Lo primero que tenemos que aprender es a respetar el derecho del otro a disentir. A decirnos incluso “estoy apoyando a tu enemigo y me caes mal”. Si nos enfrascamos en una guerra retórica contra ese tipo de opiniones, vamos a cometer dos severos errores.
El primero es que vamos a dedicarnos a pelear las guerras retóricas, y no los verdaderos problemas. El segundo, que nos vamos a dedicar a inventar guerras retóricas donde ni siquiera eran necesarias (como en esta ocasión).
El principio de la solución a cualquier problema es un correcto diagnóstico. Y para ello, hay que empezar por tener bien claro cómo está el terreno en el que nos encontramos ubicados. Si hay algo que estorba mucho a la hora de hacer ese reconocimiento, son –justamente– las guerras retóricas.

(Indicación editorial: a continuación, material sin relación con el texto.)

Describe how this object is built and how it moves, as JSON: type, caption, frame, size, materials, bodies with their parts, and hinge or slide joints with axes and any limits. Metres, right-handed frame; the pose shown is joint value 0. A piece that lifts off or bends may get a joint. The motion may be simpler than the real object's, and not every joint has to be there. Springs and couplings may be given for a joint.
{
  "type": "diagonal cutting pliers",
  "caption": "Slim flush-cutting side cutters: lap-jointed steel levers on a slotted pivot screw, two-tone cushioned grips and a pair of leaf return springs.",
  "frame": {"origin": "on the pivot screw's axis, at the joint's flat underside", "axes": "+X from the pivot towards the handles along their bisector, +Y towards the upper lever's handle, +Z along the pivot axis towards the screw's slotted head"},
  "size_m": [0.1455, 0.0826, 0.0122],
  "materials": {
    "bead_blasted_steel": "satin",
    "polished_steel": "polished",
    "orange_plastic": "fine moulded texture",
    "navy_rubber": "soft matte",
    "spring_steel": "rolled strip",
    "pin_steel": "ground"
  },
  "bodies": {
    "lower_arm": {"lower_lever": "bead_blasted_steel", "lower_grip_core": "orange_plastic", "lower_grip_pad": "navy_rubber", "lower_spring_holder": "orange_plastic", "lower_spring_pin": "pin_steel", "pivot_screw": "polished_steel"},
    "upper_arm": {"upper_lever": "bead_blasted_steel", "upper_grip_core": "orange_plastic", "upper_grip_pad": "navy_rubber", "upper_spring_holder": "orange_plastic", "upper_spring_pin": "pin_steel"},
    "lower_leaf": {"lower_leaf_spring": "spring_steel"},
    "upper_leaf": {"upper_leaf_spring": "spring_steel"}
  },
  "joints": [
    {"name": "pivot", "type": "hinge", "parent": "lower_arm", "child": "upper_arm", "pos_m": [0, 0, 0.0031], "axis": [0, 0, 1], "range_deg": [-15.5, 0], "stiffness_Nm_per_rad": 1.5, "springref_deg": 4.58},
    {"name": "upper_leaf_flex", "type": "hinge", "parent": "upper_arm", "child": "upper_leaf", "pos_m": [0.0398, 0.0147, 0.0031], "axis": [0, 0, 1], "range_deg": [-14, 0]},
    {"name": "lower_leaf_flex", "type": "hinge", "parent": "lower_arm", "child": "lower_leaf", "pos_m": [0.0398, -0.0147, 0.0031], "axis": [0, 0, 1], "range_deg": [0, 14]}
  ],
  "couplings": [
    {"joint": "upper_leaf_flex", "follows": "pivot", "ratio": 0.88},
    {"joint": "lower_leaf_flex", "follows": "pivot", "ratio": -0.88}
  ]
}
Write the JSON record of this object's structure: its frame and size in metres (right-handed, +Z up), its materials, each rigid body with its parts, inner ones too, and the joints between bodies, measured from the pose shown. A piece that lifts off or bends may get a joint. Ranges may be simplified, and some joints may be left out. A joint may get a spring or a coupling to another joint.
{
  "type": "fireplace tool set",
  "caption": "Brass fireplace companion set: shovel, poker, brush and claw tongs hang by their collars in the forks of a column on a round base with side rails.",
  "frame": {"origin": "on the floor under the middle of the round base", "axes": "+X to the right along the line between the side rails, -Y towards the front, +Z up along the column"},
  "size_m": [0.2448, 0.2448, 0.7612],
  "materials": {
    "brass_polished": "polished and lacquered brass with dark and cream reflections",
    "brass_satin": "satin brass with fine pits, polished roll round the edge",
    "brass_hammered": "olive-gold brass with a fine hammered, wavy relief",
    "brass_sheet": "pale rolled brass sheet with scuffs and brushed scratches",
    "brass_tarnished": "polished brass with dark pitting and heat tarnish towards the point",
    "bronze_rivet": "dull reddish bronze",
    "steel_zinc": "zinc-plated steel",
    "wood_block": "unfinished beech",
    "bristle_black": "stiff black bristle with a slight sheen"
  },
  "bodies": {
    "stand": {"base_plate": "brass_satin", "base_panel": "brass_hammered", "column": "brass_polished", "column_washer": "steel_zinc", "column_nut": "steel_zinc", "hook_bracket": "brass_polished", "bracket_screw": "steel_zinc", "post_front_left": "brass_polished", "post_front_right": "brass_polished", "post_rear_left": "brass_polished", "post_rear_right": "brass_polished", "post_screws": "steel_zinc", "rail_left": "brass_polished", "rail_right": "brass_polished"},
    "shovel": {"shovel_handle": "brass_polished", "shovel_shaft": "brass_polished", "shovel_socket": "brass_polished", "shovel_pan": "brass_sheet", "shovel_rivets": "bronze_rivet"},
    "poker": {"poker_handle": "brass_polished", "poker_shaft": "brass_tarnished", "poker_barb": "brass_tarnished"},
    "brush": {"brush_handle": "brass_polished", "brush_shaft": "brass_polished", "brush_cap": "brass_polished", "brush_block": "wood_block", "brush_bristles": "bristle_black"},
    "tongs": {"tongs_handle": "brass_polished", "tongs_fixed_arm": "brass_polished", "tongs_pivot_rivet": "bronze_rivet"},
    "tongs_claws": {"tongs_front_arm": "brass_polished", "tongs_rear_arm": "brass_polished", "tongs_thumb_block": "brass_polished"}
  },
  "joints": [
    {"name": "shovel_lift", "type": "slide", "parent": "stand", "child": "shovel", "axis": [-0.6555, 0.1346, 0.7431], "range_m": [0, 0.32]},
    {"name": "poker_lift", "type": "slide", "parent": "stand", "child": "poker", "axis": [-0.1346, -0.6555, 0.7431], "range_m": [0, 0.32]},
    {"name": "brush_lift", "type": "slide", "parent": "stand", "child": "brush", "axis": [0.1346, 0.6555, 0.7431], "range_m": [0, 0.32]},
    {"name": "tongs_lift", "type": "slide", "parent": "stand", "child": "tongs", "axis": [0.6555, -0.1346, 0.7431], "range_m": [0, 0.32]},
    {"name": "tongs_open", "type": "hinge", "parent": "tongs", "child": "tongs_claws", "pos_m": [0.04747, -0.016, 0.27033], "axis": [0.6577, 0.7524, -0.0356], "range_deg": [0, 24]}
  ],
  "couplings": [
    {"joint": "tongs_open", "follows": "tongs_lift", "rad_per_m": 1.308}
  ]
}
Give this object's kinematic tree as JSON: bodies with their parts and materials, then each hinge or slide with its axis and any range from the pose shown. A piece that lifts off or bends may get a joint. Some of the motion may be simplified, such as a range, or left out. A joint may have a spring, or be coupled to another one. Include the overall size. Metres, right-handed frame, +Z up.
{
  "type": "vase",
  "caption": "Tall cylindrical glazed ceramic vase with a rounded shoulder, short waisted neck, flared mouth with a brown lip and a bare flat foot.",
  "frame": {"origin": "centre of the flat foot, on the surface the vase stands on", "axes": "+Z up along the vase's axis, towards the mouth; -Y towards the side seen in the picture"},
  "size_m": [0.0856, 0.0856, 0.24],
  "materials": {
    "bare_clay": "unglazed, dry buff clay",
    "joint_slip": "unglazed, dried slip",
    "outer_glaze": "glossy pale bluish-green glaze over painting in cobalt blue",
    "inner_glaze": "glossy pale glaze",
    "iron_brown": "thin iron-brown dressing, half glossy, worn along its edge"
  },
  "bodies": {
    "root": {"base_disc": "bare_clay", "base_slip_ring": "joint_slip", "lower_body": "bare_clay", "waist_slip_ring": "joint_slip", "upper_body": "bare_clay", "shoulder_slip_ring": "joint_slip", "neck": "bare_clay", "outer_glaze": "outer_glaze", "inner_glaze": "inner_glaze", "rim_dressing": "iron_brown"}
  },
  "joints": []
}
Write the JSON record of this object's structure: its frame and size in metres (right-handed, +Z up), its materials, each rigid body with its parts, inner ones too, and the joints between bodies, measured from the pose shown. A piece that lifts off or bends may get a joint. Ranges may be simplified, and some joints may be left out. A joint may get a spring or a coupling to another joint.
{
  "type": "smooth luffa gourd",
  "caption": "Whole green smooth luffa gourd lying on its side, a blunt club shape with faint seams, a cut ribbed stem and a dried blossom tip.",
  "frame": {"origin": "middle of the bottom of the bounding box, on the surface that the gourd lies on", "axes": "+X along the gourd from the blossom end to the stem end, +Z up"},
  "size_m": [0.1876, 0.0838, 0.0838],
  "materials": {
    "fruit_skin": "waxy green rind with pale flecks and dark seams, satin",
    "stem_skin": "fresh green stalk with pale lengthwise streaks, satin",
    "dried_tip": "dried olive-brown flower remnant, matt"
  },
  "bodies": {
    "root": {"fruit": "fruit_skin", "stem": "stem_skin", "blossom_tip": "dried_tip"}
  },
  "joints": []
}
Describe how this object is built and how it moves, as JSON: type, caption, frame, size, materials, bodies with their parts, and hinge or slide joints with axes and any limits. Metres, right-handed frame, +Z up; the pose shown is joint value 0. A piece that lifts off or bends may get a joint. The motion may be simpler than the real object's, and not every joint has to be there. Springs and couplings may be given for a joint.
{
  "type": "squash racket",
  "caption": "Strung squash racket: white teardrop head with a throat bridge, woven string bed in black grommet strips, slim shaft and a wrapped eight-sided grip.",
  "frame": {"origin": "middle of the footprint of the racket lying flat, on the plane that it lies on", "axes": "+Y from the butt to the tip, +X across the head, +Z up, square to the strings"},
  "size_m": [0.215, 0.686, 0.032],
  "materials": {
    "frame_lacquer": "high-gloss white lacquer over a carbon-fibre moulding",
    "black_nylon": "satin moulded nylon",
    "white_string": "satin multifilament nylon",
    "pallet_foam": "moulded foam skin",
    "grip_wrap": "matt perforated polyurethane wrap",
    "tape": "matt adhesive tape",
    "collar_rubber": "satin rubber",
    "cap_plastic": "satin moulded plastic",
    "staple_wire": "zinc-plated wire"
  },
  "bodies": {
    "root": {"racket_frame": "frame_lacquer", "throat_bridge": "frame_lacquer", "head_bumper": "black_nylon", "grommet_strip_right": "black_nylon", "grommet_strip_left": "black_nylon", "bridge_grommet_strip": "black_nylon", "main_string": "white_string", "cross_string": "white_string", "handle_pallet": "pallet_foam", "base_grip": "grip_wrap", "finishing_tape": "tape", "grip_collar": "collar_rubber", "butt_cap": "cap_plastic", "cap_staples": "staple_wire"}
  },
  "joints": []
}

Lo que el presidente israelí Reuven Rivlin le dijo al presidente de México Enrique Peña Nieto, me parece de lo más acertado en este caso: “Los lazos entre nosotros son tan fuertes e importantes, y debemos dejar atrás cualquier malentendido. Compartimos tanta cooperación y no tengo dudas de que el futuro sólo traerá el fortalecimiento de estos lazos. Lamento cualquier daño causado como resultado de este malentendido, pero debemos recordar que estamos hablando de un malentendido, y estoy seguro de que podemos poner el tema detrás de nosotros”.
Y es cierto. En la vida real, México e Israel están parados sobre un piso bastante similar que impone retos importantes y de gran relevancia.
En el peor de los casos, con mayor razón deberíamos aceptar que habrá ocasiones en que el otro disentirá de nuestra postura. Pero cuando ni siquiera eso está sucediendo, se impone la urgencia de no ceder a la tentación de ir a la batalla retórica.
Muchas de las grandes guerras se han perdido porque en el momento crucial de la batalla, muchos guerreros estaban inmersos en un pleito de palabras.
Y eso nunca, querido lector, es buena estrategia.